Interested in getting started with Natural Language Processing but don't know where to begin? On July 9th, a joint meetup co-hosted by Statistical Programming DC, Data Wranglers DC, and DC NLP will feature two introductory talks on the nuts & bolts of working with NLP in Python and R.
The Python programming language is increasingly popular in the data science community for a variety of reasons, including its ease of use and the plethora of open source software libraries available for scientific computing & data analysis. Packages like SciPy, NumPy, Scikit-learn, Pandas, NetworkX, and others help Python developers perform everything from linear algebra and dimensionality reduction, to clustering data and analyzing multigraphs.

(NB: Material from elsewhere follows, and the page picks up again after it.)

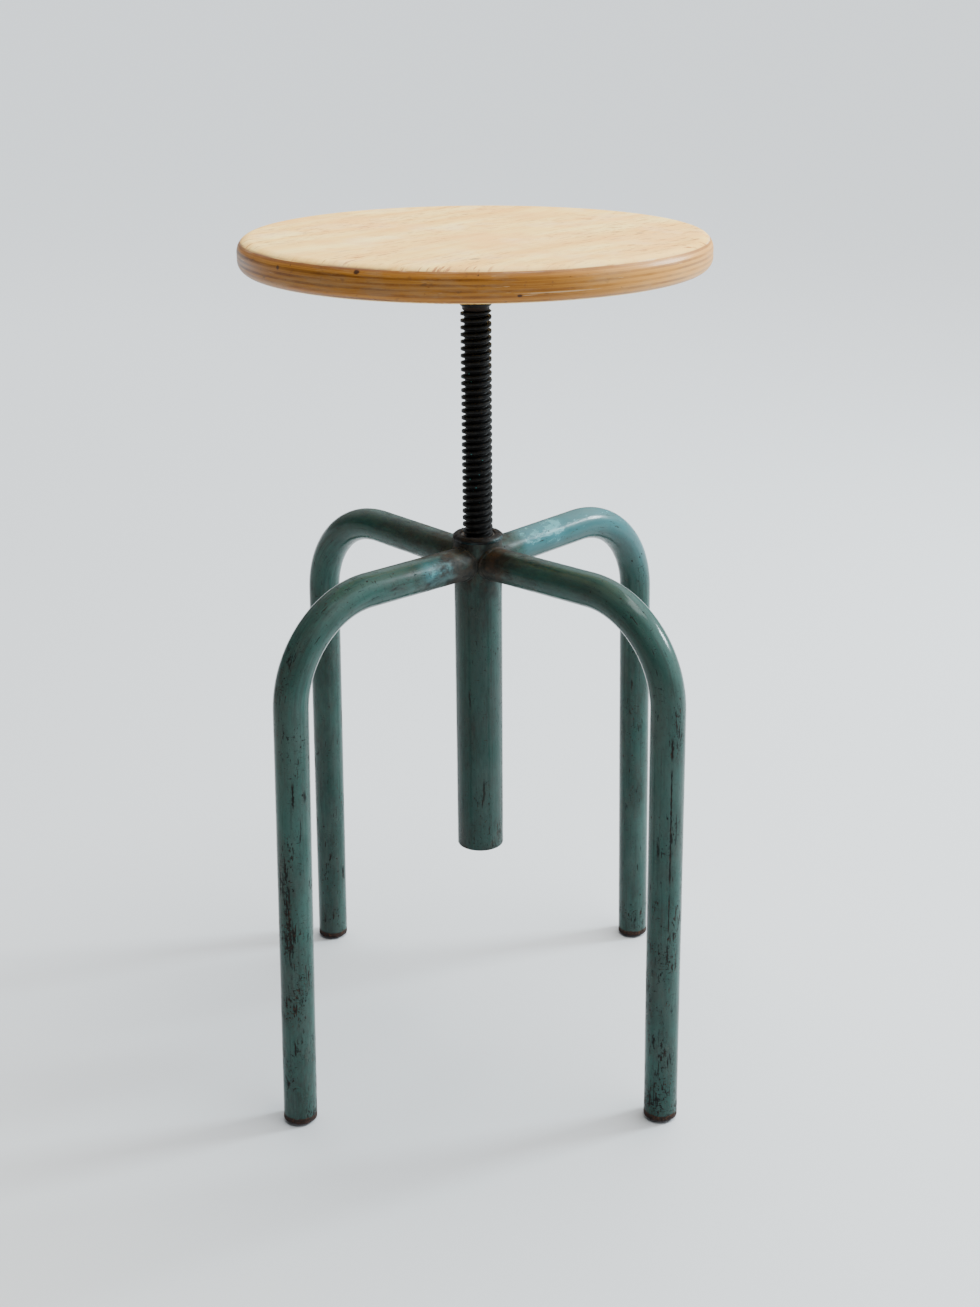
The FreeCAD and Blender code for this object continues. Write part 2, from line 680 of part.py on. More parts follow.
def make_leg_weld(side, angle):
    # bead in the corner between the leg and the column, kept to its own quarter
    post = doc.addObject("Part::Cylinder", "weld_post_" + side)
    bind(post, "Radius", dim("column_dia") / 2.0)
    bind(post, "Height", dim("leg_dia") * 2.4)
    post.Placement = Placement(Vector(0, 0, VALUE["run_z"] - 1.2 * VALUE["leg_dia"]), Rotation())
    post.setExpression(".Placement.Base.z", (dim("run_z") - dim("leg_dia") * 1.2).text)
    arm = doc.addObject("Part::Cylinder", "weld_arm_" + side)
    bind(arm, "Radius", dim("leg_dia") / 2.0)
    arm.Height = 40.0
    # cylinder axis turned from +Z to the run's direction
    arm.Placement = Placement(Vector(0, 0, VALUE["run_z"]), Rotation(Vector(0, 1, 0), 90.0 - VALUE["leg_tilt"]))
    arm.setExpression(".Placement.Base.z", dim("run_z").text)
    arm.setExpression(".Placement.Rotation.Angle", "(90 - Dimensions.leg_tilt) * 1 deg")
    joined = doc.addObject("Part::Fuse", "weld_joined_" + side)
    joined.Base = post
    joined.Tool = arm
    doc.recompute()
    edges = []
    col_r = VALUE["column_dia"] / 2.0
    for i, edge in enumerate(joined.Shape.Edges, start=1):
        pts = edge.discretize(9)
        on_post = all(abs(math.hypot(p.x, p.y) - col_r) < 1e-3 for p in pts)
        swing = max(p.z for p in pts) - min(p.z for p in pts)
        level = all(abs(p.z - pts[0].z) < 1e-6 for p in pts)
        straight = edge.Curve.TypeId == "Part::GeomLine"
        if on_post and not level and not straight and swing > 1.0:
            edges.append(i)
    bevel = doc.addObject("Part::Chamfer", "weld_bevel_" + side)
    bevel.Base = joined
    size = VALUE["leg_weld"]
    bevel.Edges = [(i, size, size) for i in edges]
    quarter = doc.addObject("Part::Box", "weld_quarter_" + side)
    quarter.Length = 60.0
    quarter.Width = 60.0
    bind(quarter, "Height", dim("leg_dia") * 4.0)
    quarter.Placement = Placement(Vector(0, 0, VALUE["run_z"] - 2.0 * VALUE["leg_dia"]), Rotation(Vector(0, 0, 1), -45.0))
    quarter.setExpression(".Placement.Base.z", (dim("run_z") - dim("leg_dia") * 2.0).text)
    kept = doc.addObject("Part::Common", "weld_kept_" + side)
    kept.Base = bevel
    kept.Tool = quarter
    less_post = doc.addObject("Part::Cut", "weld_less_post_" + side)
    less_post.Base = kept
    less_post.Tool = post
    final = doc.addObject("Part::Cut", "leg_weld_" + side)
    final.Base = less_post
    final.Tool = arm
    doc.recompute()
    finish_part(final, "leg_weld_" + side, about_z(angle))
    doc.recompute()
    return final


for side, angle in SIDES:
    make_leg(side, angle)
for side, angle in SIDES:
    make_leg_weld(side, angle)
for side, angle in SIDES:
    make_foot(side, angle)

# ----------------------------------------------------------------------------------
# Guide disc: rides on the spindle's journal, centres its lower end in the column and
# stops it under the bush
# ----------------------------------------------------------------------------------
disc = new_body("guide_disc")
sk = new_sketch(disc, "disc_profile", "XZ_Plane")
d_in = dim("disc_bore") / 2.0
d_out = dim("disc_dia") / 2.0
d_low = dim("disc_low_z")
d_high = dim("disc_low_z") + dim("disc_thick")
add_polygon(sk, [
    (d_in, d_low), (d_out - 0.7, d_low), (d_out, d_low + 0.7), (d_out, d_high - 0.7),
    (d_out - 0.7, d_high), (d_in, d_high),
])
revolve(disc, sk, "disc_turned")
doc.recompute()
finish_part(disc, "guide_disc", about_z(0))

# End washer under the journal
washer = new_body("end_washer")
w_high = dim("spindle_low_z")
w_low = w_high - dim("washer_thick")
sk = new_sketch(washer, "washer_outline", "XY_Plane", w_low)
add_circle(sk, dim("washer_dia"))
add_circle(sk, dim("washer_bore"))
pad(washer, sk, dim("washer_thick"), "washer_pad")
doc.recompute()
finish_part(washer, "end_washer", about_z(0))

# Spring lock washer with its split
lock = new_body("lock_washer")
l_low = w_low - dim("lock_thick")
sk = new_sketch(lock, "lock_outline", "XY_Plane", l_low)
add_circle(sk, dim("lock_dia"))
add_circle(sk, dim("washer_bore"))
pad(lock, sk, dim("lock_thick"), "lock_pad")
doc.recompute()
sk = new_sketch(lock, "lock_split_outline", "XY_Plane", l_low)
half = dim("lock_split") / 2.0
add_polygon(sk, [
    (1.0, -half), (dim("lock_dia"), -half), (dim("lock_dia"), half), (1.0, half),
])
cut = lock.newObject("PartDesign::Pocket", "lock_split_cut")
cut.Profile = sk
cut.Reversed = True
bind(cut, "Length", dim("lock_thick"))
doc.recompute()
finish_part(lock, "lock_washer", about_z(0))

# Hexagon-head stop bolt
bolt = new_body("stop_bolt")
b_seat = l_low
b_low = b_seat - dim("bolt_head")
sk = new_sketch(bolt, "bolt_head_outline", "XY_Plane", b_low)
corner = VALUE["bolt_flats"] / math.sqrt(3.0)
across = dim("bolt_flats") * (1.0 / math.sqrt(3.0))
hexagon = []
for k in range(6):
    ang = math.radians(30.0 + 60.0 * k)
    hexagon.append((across * math.cos(ang), across * math.sin(ang)) if abs(math.cos(ang)) > 1e-9 else (0.0, across * math.sin(ang)))
add_polygon(sk, hexagon)
pad(bolt, sk, dim("bolt_head"), "bolt_head_pad")
doc.recompute()
sk = new_sketch(bolt, "bolt_shank_outline", "XY_Plane", b_seat)
add_circle(sk, dim("bolt_dia"))
pad(bolt, sk, dim("bolt_run"), "bolt_shank_pad")
doc.recompute()
sk = new_sketch(bolt, "bolt_crown_profile", "XZ_Plane")
add_polygon(sk, [
    (across * 0.84, b_low - 1.0),
    (across * 0.84, b_low),
    (across + 0.5, b_low + (across * 0.16 + 0.5) * 0.58),
    (across + 0.5, b_low - 1.0),
])
revolve(bolt, sk, "bolt_crown_cut", "PartDesign::Groove")
doc.recompute()
finish_part(bolt, "stop_bolt", about_z(0))

# ----------------------------------------------------------------------------------
# Checks, then one STEP file for each sub-part
# ----------------------------------------------------------------------------------
doc.recompute()
problems = []
for obj in doc.Objects:
    for state in obj.State:
        if state in ("Invalid", "Error"):
            problems.append("%s: %s" % (obj.Name, state))
for label, obj in SUB_PARTS:
    shape = obj.Shape
    if shape.isNull() or not shape.isValid():
        problems.append("%s: null or invalid shape" % label)
    elif shape.Volume <= 0:
        problems.append("%s: no volume" % label)
if problems:
    raise RuntimeError("; ".join(problems))

for label, obj in SUB_PARTS:
    shape = obj.Shape
    box = shape.optimalBoundingBox()
    print("%-24s solids %d  volume %9.1f  x %7.2f..%7.2f  y %7.2f..%7.2f  z %7.2f..%7.2f" % (
        label, len(shape.Solids), shape.Volume,
        box.XMin, box.XMax, box.YMin, box.YMax, box.ZMin, box.ZMax))
    shape.exportStep("parts/%s.step" % label)
print("sub-parts", len(SUB_PARTS))
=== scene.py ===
import math

import bpy
import numpy as np
from mathutils import Matrix, Vector, noise


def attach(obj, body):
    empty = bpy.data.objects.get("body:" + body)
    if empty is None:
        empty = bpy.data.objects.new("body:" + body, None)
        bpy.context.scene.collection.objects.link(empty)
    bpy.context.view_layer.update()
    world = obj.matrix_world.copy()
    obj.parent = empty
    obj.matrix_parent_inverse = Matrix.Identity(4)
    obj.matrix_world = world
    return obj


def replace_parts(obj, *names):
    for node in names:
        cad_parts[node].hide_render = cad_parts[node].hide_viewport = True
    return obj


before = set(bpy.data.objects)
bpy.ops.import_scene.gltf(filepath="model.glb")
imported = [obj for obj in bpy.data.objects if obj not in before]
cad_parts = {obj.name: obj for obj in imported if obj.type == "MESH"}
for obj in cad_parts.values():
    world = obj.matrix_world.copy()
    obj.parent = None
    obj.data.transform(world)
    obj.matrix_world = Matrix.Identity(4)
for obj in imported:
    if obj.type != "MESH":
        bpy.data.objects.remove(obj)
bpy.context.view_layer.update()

MM = 0.001

# --------------------------------------------------------------------------------------
# sizes of the stool, in millimetres, as in the CAD
# --------------------------------------------------------------------------------------
SEAT_R, SEAT_LOW, SEAT_TOP = 165.0, 613.5, 636.5
COL_R, COL_WALL, COL_LOW, COL_HIGH = 18.0, 2.5, 162.5, 416.2
LEG_R, LEG_WALL, RUN_Z, BEND_R, FOOT_R = 12.5, 2.0, 397.4, 71.5, 191.0
TILT = math.radians(1.5)
FOOT_GAP = 3.2
PITCH, THREAD_R, ROOT_R = 5.0, 11.22, 8.42
LEGS = {"front_left": 225.0, "front_right": 315.0, "back_left": 135.0, "back_right": 45.0}

rng = np.random.default_rng(7)


def smoothstep(a, b, x):
    t = np.clip((np.asarray(x, float) - a) / (b - a), 0.0, 1.0)
    return t * t * (3.0 - 2.0 * t)


def n3(x, y, z):
    return noise.noise(Vector((x, y, z)))


# --------------------------------------------------------------------------------------
# mesh helpers
# --------------------------------------------------------------------------------------
def new_object(name, verts, faces, smooth=True, attrs=None, angle=None):
    me = bpy.data.meshes.new(name)
    me.from_pydata([tuple(v) for v in verts], [], [tuple(int(i) for i in f) for f in faces])
    me.validate(verbose=False)
    me.update()
    if smooth:
        me.polygons.foreach_set("use_smooth", [True] * len(me.polygons))
    for key, (kind, data) in (attrs or {}).items():
        a = me.attributes.new(key, kind, "POINT")
        data = np.asarray(data, np.float32)
        a.data.foreach_set("vector" if kind == "FLOAT_VECTOR" else "value", data.ravel())
    ob = bpy.data.objects.new(name, me)
    bpy.context.scene.collection.objects.link(ob)
    if angle is not None:
        for e in me.edges:
            pass
        me.set_sharp_from_angle(angle=math.radians(angle))
    return ob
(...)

Back in the dark ages (about 10+ years ago), folks working in NLP usually maintained an assortment of homemade utility programs designed to handle many of the common tasks involved with NLP. Despite our best intentions, most of this code was lousy, brittle, and poorly documented -- hardly a good foundation upon which to build your masterpiece. Over the past several years, however, mainstream open source software libraries like the Natural Language Toolkit for Python (NLTK) have emerged to offer a collection of high-quality reusable NLP functionality. NLTK enables researchers and developers to spend more time focusing on the application logic of the task at hand, and less on debugging an abandoned method for sentence segmentation or reimplementing noun phrase chunking.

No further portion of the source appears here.